With most of the resources for large music arts programs focused on O‘ahu, the challenging logistics and costs can mean fewer opportunities for neighbor island children. Cutbacks in elementary music education programs in rural communities also mean those students are left with very few options.
HSTM Music Education Programs
Undaunted, Christian has taken to finding and procuring a small orchestra of instruments and partnering with Department of Education schools to teach fifth and sixth graders to play. For high school band kids engaged with HSTM, performing in a symphony like their counterparts based on O‘ahu is no longer just a dream.
In another turn of fate for a community that’s seen more of its youth leave the island for career opportunities elsewhere, HSTM’s new music director is a local boy who recently graduated with a music degree and wanted an opportunity to come home and teach.
The serendipity of a place like this—bringing together the youthful energy for knowledge and exploration while creating a space for community and giving—is hard to overstate. Even if that’s all it was, HSTM would still be a magical place for youth unlike any other on Hawai‘i island.
That unique quality isn’t lost on those most concerned about the future for their children, either. When the robotics center had its grand opening, 400 people showed up, many of them parents who’ve enthusiastically made it the busiest HSTM program by far. “I just got the sense that the whole community was behind us,” said Christian. “Everybody wanted to see that be a success.”
“The thing that stands out most to me is that at each point it became an act of willpower. The cumulative effects can be wearing. So it was rough.”
Christian Wong, Hawai‘i Science and Technology Museum
The Collaborative Effect
Things That Go Boom
Sometimes lost in the dramatic success of HSTM’s programs and its growing role in the community is what it took to get to this point. In the early years, as Christian took his mobile museum on the road to bring science to kids in remote communities, he was also a full-time firefighter and father. It was daunting and overwhelming, much like the situation public school teachers find themselves in, facing hours of unpaid work to make programs viable while also lacking materials and resources.
“Geological processes are these very long timelines from our perspective as human beings, and we assume they happen very slowly but they don’t. It’s boom, all of a sudden huge change happens and now that’s the new normal,” Christian said, describing the sudden turn of events that enabled him to go from being a solo part-time volunteer to full-time executive director with a regular staff that helps run the museum’s various outreach activities and programs.

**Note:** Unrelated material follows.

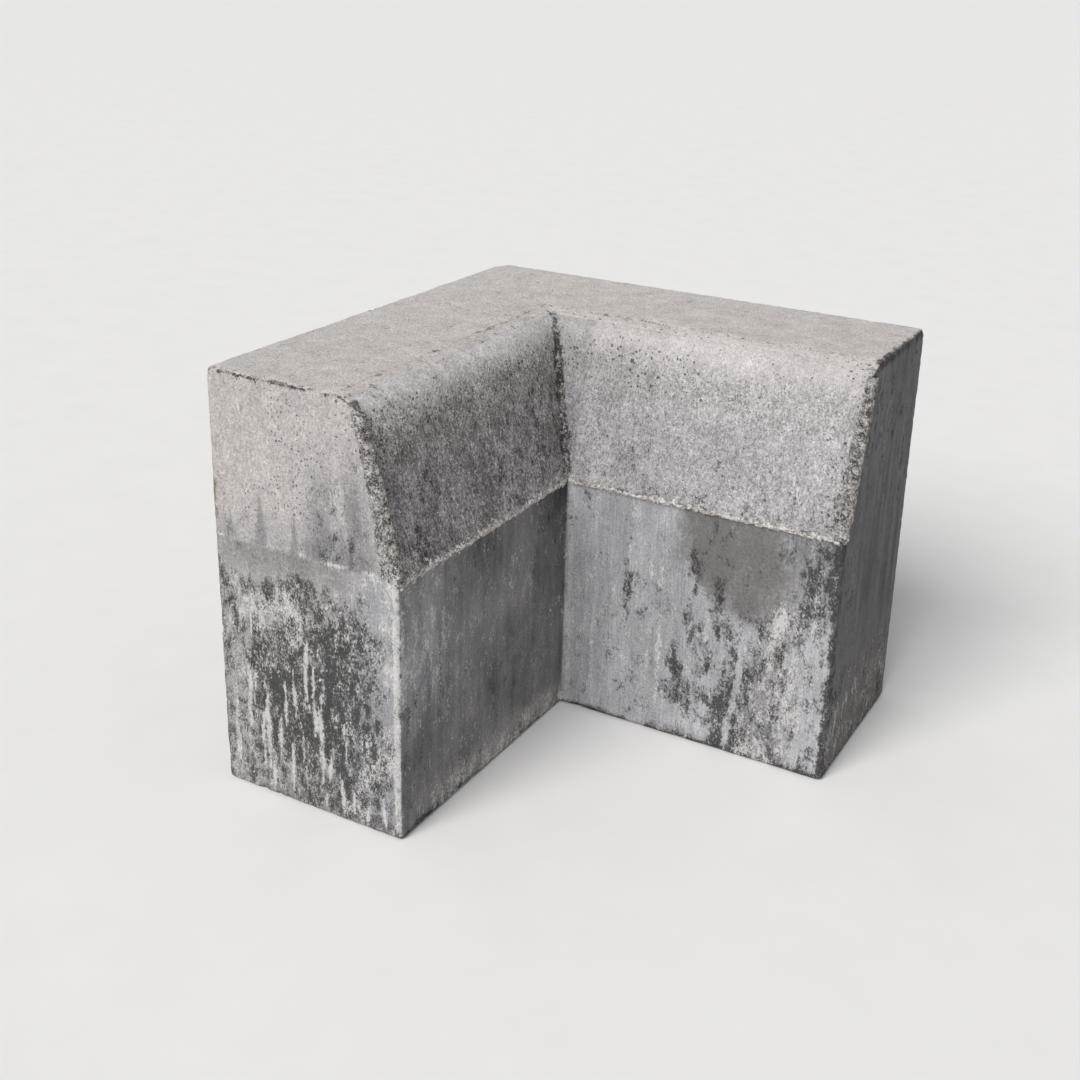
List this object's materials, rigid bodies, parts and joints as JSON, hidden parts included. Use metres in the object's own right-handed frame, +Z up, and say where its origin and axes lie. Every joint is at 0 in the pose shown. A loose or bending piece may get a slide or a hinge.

Today almost 30 people work as contractors or as volunteers to help manage HSTM’s growing needs. “We have a really, really good team all around.”
There are already partnerships in the works, starting with schools in the fastest-growing community in the state, one that also has a growing need for STEAM education support. Based on the district’s STRIVE-HI scores, Christian reached out to a local principal to discuss how HSTM might be able to help support a satellite robotics program at their school.
“I called her and said we have all the equipment and our team’s coming. She thought we were talking like two or three years in the future, and I said, ‘No, we’re doing this now,’” Christian recalled, laughing. That kind of speed and the ability to navigate around the red tape that would typically ensnare an innovative program for years are the advantages HSTM’s satellite museum model can offer to schools everywhere.
Investing in the Future
What’s clear is that although everyone says they support making STEAM a priority, schools continue to struggle with funding while also having to focus on an array of state and federal metrics, leaving these vital and necessary disciplines in perpetual need of resources.
Daily reminders of how quickly our society is evolving demonstrate that the need for STEAM education is only increasing. The crowds at HSTM’s weekend workshops and camps are a testament to that, and to the growing desire for more accessible educational opportunities for Hawai‘i Island youth. Christian estimates that maybe as little as 10% of the people on island know about HSTM’s work, even with its “super fans” buzzing about the excitement of hundreds of kids spending their weekends learning robotics, playing in a home grown band, or launching 3D printed rockets.
Principals from some of the island’s rural communities tell Christian that many students envision a future of shrinking or limited possibilities, of low-paying work and jobs that they will fall into rather than pursue. Yet, exposure to a different world of possibilities can sometimes point young eyes to a much different, much brighter future.
After a nearly four-hour hands-on rocketry workshop at a local elementary school, one excited kid showed Christian the power of HSTM’s impact, asking, “If I want to work for NASA, would it be better if I’m an electrical engineer or mechanical engineer?”
As he and the rest of the team look toward a future with more homegrown engineers and artists and scientists, Christian is still hard at work repairing the saber tooth tiger and lining up communities on Hawai‘i Island open to partnerships that can seed that future.
A constellation of satellite museums across the island, serving as centers of learning excellence in every community, means that even though they no longer use his van, HSTM will always be a mobile museum.
And that’s a future that suits Christian just fine.